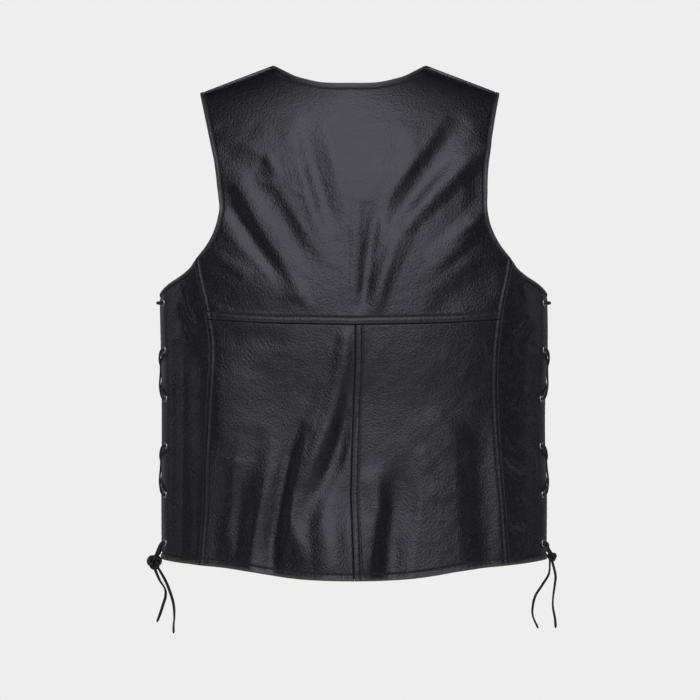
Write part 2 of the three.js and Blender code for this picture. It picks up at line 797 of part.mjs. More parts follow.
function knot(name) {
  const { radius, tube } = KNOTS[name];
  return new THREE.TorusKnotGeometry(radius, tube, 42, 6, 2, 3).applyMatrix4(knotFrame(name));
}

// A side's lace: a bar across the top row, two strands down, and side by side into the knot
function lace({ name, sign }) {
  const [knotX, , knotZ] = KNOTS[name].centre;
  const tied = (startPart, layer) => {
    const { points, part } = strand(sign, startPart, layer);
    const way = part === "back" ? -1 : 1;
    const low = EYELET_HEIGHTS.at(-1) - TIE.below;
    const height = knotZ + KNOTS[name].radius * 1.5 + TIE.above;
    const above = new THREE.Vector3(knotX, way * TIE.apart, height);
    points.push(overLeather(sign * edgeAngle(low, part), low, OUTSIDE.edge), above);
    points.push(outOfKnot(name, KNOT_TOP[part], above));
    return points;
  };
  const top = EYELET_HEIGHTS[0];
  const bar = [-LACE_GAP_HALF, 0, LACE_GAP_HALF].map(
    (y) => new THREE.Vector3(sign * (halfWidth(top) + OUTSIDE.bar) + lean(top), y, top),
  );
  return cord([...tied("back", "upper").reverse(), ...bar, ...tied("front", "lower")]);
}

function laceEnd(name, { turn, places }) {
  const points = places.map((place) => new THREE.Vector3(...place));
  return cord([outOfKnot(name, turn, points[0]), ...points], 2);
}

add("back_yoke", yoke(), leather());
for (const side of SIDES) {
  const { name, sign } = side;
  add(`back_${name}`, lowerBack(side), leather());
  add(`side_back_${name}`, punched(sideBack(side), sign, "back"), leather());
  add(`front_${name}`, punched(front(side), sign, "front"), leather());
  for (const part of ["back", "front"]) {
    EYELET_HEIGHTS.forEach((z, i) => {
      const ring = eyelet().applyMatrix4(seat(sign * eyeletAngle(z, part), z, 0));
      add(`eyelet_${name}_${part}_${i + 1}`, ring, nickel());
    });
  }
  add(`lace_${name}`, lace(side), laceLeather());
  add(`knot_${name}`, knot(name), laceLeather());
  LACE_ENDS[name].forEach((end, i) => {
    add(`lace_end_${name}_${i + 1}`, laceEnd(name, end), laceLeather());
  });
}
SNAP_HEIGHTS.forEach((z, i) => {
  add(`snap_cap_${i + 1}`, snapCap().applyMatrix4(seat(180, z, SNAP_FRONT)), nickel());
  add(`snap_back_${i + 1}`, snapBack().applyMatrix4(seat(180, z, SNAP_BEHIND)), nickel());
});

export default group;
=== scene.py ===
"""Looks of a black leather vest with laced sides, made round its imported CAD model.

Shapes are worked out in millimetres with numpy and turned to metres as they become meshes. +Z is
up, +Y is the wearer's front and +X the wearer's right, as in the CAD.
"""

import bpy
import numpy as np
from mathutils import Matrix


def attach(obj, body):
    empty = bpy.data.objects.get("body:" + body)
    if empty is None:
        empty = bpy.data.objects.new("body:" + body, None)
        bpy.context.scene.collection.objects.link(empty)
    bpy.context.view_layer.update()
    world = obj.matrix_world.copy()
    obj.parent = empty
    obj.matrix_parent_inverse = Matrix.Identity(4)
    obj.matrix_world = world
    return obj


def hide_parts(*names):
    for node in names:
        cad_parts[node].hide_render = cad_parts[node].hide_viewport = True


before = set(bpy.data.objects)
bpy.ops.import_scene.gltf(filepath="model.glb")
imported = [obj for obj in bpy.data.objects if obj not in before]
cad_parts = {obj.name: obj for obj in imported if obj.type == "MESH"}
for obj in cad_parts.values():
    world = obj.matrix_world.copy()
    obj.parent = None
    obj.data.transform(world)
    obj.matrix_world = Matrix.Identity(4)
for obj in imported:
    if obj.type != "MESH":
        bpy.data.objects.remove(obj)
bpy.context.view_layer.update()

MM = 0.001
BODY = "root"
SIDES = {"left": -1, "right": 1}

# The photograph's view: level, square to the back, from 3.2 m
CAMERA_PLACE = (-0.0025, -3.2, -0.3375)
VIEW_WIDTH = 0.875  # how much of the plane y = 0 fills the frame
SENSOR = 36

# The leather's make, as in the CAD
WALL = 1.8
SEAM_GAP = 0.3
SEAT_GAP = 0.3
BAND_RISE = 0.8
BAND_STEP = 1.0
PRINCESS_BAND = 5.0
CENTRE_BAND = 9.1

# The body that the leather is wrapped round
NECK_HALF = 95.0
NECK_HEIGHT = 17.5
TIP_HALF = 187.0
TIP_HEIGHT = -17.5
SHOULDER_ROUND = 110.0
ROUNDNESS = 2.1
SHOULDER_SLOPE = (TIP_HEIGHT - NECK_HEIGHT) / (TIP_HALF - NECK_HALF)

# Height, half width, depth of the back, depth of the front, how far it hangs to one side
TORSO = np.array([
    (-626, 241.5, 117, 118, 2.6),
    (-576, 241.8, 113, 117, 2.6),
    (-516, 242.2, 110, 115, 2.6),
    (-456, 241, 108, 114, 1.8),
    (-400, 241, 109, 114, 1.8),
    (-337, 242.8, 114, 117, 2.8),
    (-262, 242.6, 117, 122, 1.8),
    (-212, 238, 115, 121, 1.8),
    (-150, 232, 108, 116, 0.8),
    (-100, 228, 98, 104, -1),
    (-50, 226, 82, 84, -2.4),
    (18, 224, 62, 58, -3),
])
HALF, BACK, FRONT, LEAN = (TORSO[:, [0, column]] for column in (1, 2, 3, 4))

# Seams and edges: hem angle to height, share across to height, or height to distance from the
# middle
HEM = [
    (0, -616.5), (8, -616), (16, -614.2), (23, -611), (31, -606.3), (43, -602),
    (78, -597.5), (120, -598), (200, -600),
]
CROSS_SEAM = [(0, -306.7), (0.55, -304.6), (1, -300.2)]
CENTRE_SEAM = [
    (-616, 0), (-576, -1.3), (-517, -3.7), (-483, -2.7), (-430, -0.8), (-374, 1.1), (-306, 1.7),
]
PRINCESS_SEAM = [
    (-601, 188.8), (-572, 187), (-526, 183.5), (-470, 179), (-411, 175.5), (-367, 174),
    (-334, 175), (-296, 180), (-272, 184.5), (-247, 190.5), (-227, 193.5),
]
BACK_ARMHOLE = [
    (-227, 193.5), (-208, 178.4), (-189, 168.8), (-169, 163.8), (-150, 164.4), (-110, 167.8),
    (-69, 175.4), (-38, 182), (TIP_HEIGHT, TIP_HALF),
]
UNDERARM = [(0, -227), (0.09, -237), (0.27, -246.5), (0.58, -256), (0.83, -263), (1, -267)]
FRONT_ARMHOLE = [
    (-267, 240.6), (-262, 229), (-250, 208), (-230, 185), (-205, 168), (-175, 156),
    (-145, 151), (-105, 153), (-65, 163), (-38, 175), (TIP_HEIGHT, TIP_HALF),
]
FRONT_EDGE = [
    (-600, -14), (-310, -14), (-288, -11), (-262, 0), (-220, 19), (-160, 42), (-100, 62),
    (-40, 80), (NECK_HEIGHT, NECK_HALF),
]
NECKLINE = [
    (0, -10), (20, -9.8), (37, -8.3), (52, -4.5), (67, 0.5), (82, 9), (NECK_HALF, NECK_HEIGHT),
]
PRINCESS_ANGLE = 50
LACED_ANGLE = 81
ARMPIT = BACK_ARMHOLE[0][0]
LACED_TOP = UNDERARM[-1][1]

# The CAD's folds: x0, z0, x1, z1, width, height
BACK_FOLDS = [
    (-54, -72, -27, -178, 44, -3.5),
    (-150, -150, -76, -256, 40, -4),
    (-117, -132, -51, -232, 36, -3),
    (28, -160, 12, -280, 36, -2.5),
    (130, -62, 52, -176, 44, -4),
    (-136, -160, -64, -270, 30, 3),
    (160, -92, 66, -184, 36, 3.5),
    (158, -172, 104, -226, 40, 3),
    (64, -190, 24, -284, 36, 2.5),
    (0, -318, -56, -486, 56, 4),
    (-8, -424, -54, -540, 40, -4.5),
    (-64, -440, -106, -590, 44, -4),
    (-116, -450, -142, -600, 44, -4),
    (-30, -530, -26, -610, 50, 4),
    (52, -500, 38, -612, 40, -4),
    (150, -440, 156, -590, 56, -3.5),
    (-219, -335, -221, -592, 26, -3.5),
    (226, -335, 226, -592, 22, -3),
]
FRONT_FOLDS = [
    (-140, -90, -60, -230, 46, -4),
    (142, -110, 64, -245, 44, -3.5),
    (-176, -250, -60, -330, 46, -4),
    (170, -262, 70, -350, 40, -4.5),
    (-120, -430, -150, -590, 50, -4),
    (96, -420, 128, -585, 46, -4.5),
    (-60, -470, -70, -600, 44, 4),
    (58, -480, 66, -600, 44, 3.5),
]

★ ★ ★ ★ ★

| What you will do |
Print exactly the lines above from the one with "bpy.data.objects.remove(obj)" to the one with "HALF, BACK, FRONT, LEAN", including both.

| Task solution |
        bpy.data.objects.remove(obj)
bpy.context.view_layer.update()

MM = 0.001
BODY = "root"
SIDES = {"left": -1, "right": 1}

# The photograph's view: level, square to the back, from 3.2 m
CAMERA_PLACE = (-0.0025, -3.2, -0.3375)
VIEW_WIDTH = 0.875  # how much of the plane y = 0 fills the frame
SENSOR = 36

# The leather's make, as in the CAD
WALL = 1.8
SEAM_GAP = 0.3
SEAT_GAP = 0.3
BAND_RISE = 0.8
BAND_STEP = 1.0
PRINCESS_BAND = 5.0
CENTRE_BAND = 9.1

# The body that the leather is wrapped round
NECK_HALF = 95.0
NECK_HEIGHT = 17.5
TIP_HALF = 187.0
TIP_HEIGHT = -17.5
SHOULDER_ROUND = 110.0
ROUNDNESS = 2.1
SHOULDER_SLOPE = (TIP_HEIGHT - NECK_HEIGHT) / (TIP_HALF - NECK_HALF)

# Height, half width, depth of the back, depth of the front, how far it hangs to one side
TORSO = np.array([
    (-626, 241.5, 117, 118, 2.6),
    (-576, 241.8, 113, 117, 2.6),
    (-516, 242.2, 110, 115, 2.6),
    (-456, 241, 108, 114, 1.8),
    (-400, 241, 109, 114, 1.8),
    (-337, 242.8, 114, 117, 2.8),
    (-262, 242.6, 117, 122, 1.8),
    (-212, 238, 115, 121, 1.8),
    (-150, 232, 108, 116, 0.8),
    (-100, 228, 98, 104, -1),
    (-50, 226, 82, 84, -2.4),
    (18, 224, 62, 58, -3),
])
HALF, BACK, FRONT, LEAN = (TORSO[:, [0, column]] for column in (1, 2, 3, 4))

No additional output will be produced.